Functional calculus and spectral asymptotics for hypoelliptic operators on Heisenberg Manifolds. I
Raphael Ponge
TL;DR
The paper develops a robust framework for hypoelliptic analysis on Heisenberg manifolds by extending Beals-Greiner and Taylor’s Heisenberg calculus to holomorphic families of Ψ_H DOs and to complex powers. It introduces weighted Heisenberg Sobolev spaces, establishes invertibility criteria for heat operators via Rockland-type conditions, and derives general Weyl and heat-kernel asymptotics, with geometric formulations for CR and contact structures. The approach hinges on heat-kernel representations and an almost homogeneous symbol/kernel calculus to handle non-elliptic, hypoelliptic settings where Seeley’s method fails. These tools yield precise spectral data for key geometric operators (Kohn Laplacian, horizontal sublaplacian, and contact Laplacian) and set the stage for noncommutative-geometric interpretations and further spectral invariants in future work.
Abstract
This paper is part of a series papers devoted to geometric and spectral theoretic applications of the hypoelliptic calculus on Heisenberg manifolds. More specifically, in this paper we make use of the Heisenberg calculus of Beals-Greiner and Taylor to analyze the spectral theory of hypoelliptic operators on Heisenberg manifolds. The main results of this paper include: (i) Obtaining complex powers of hypoelliptic operators as holomorphic families of Psi_{H}DO's, which can be used to define a scale of weighted Sobolev spaces interpolating the weighted Sobolev spaces of Folland-Stein and providing us with sharp regularity estimates for hypoelliptic operators on Heisenberg manifolds; (ii) Criterions on the principal symbol of $P$ to invert the heat operator $P+\partial_{t}$ and to derive the small time heat kernel asymptotics for $P$; (iii) Weyl asymptotics for hypoelliptic operators which can be reformulated geometrically for the main geometric operators on CR and contact manifolds, that is, the Kohn Laplacian, the horizontal sublaplacian and its conformal powers, as well as the contact Laplacian.

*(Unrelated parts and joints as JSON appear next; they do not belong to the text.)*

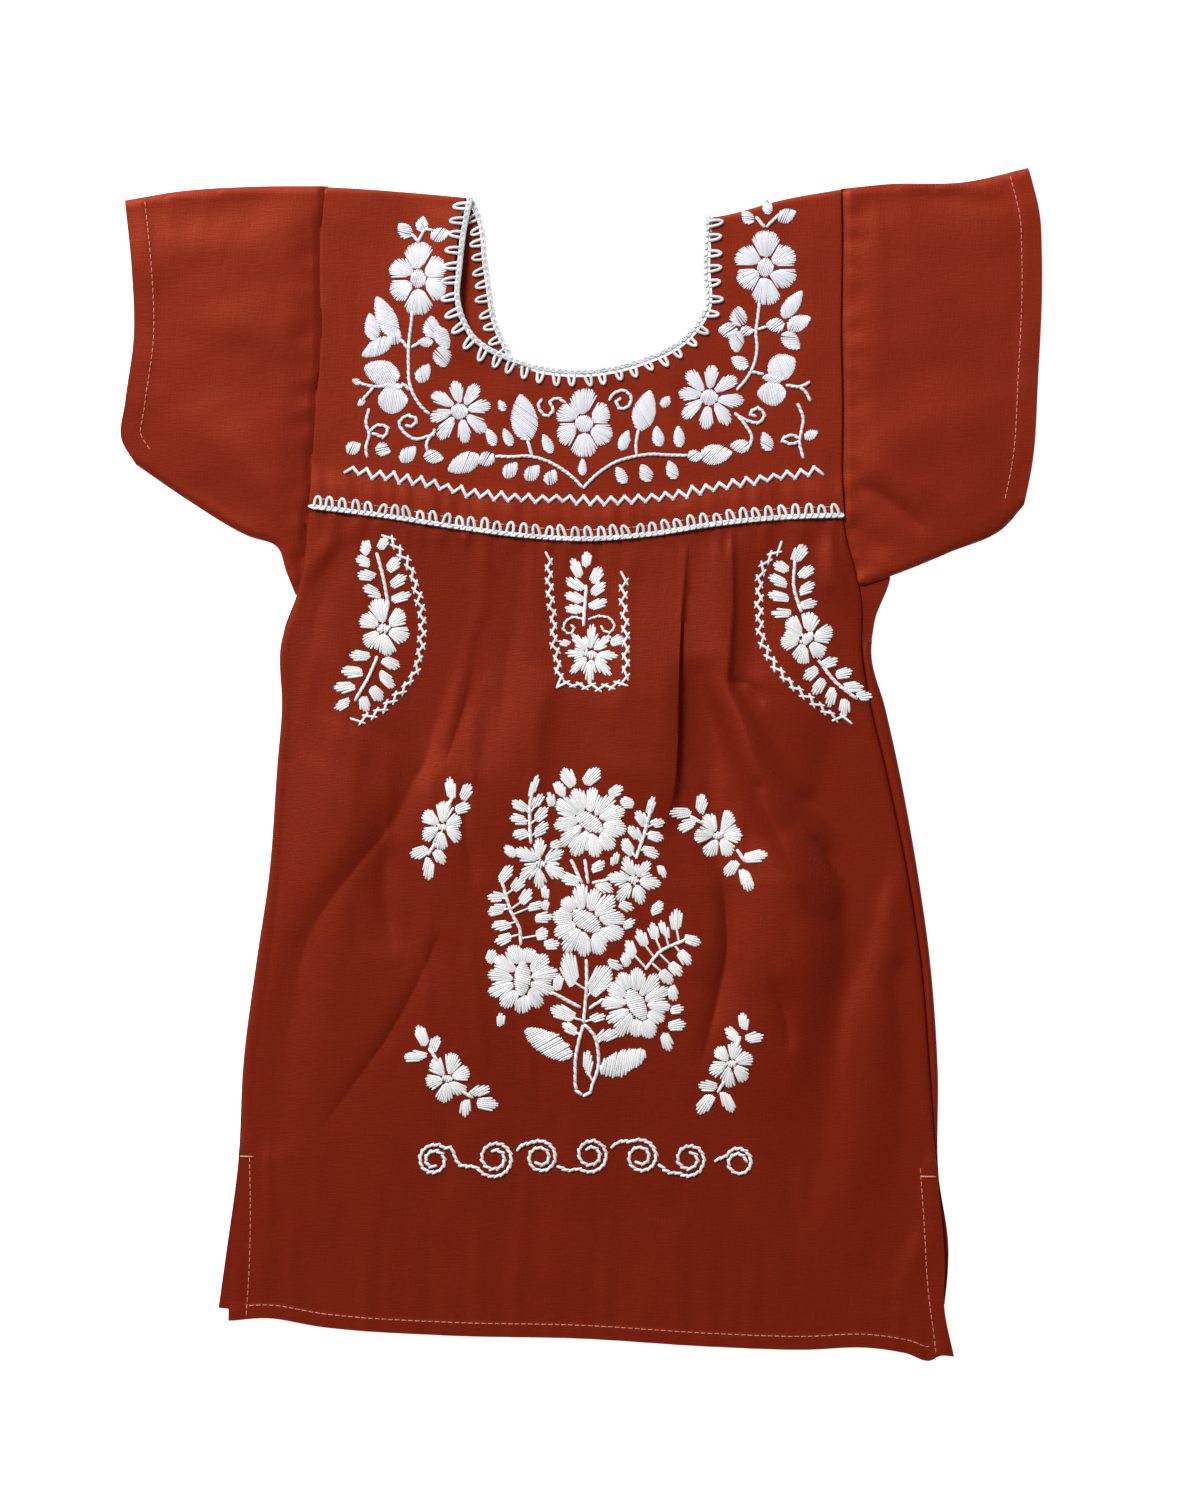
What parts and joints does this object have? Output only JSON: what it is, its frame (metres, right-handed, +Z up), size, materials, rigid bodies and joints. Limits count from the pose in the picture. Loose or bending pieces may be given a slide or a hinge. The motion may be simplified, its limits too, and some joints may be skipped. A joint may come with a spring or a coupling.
{
  "type": "embroidered puebla dress laid flat",
  "caption": "Child's short-sleeved pull-on dress in woven cotton, lying flat, with a folded yoke, pleated front, slit hem, crocheted edging and hand-embroidered flowers.",
  "frame": {"origin": "middle of the footprint, on the surface that the back of the dress lies on", "axes": "+X to the right as seen from the front, +Y from the hem to the shoulders, +Z up from the surface, out of the front of the dress"},
  "size_m": [0.4141, 0.5361, 0.0061],
  "materials": {
    "yoke_cloth": "plain-weave cotton dyed terracotta",
    "front_cloth": "plain-weave cotton dyed terracotta",
    "back_cloth": "plain-weave cotton dyed terracotta",
    "sleeve_left_cloth": "plain-weave cotton dyed terracotta",
    "sleeve_right_cloth": "plain-weave cotton dyed terracotta",
    "neck_thread": "crocheted cotton thread, white",
    "yoke_thread": "crocheted cotton thread, white"
  },
  "bodies": {
    "root": {"yoke": "yoke_cloth", "front_panel": "front_cloth", "back_panel": "back_cloth", "sleeve_left": "sleeve_left_cloth", "sleeve_right": "sleeve_right_cloth", "neck_edging": "neck_thread", "yoke_edging": "yoke_thread"}
  },
  "joints": []
}
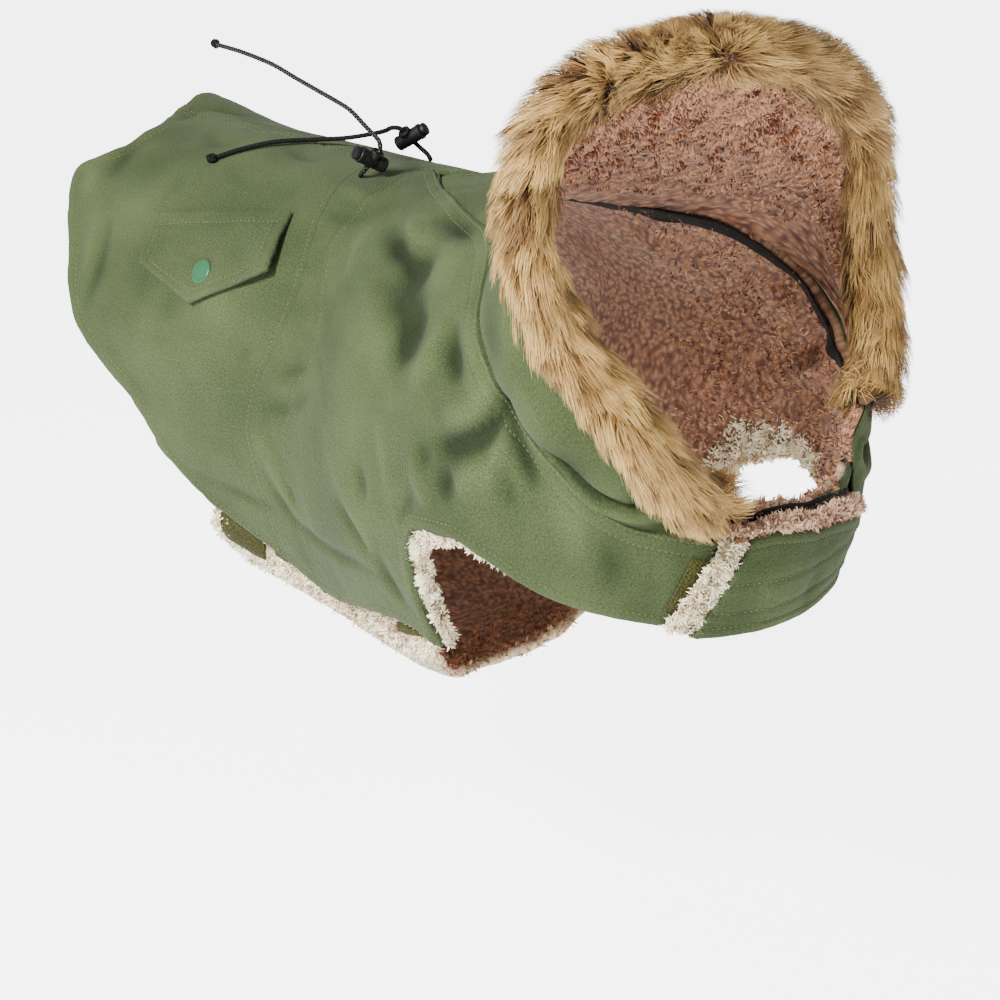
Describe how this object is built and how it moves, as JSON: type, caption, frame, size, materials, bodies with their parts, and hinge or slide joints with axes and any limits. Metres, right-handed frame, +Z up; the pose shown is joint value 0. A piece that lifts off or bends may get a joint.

For dealing with complex powers of hypoelliptic operators we cannot make use of the standard approach of Seeley, so we rely on a new approach based on the pseudodifferential approach representation of the heat kernel. This is especially suitable for dealing with positive hypoelliptic operators. We will deal with more general operator in a forthcoming paper using another new approach.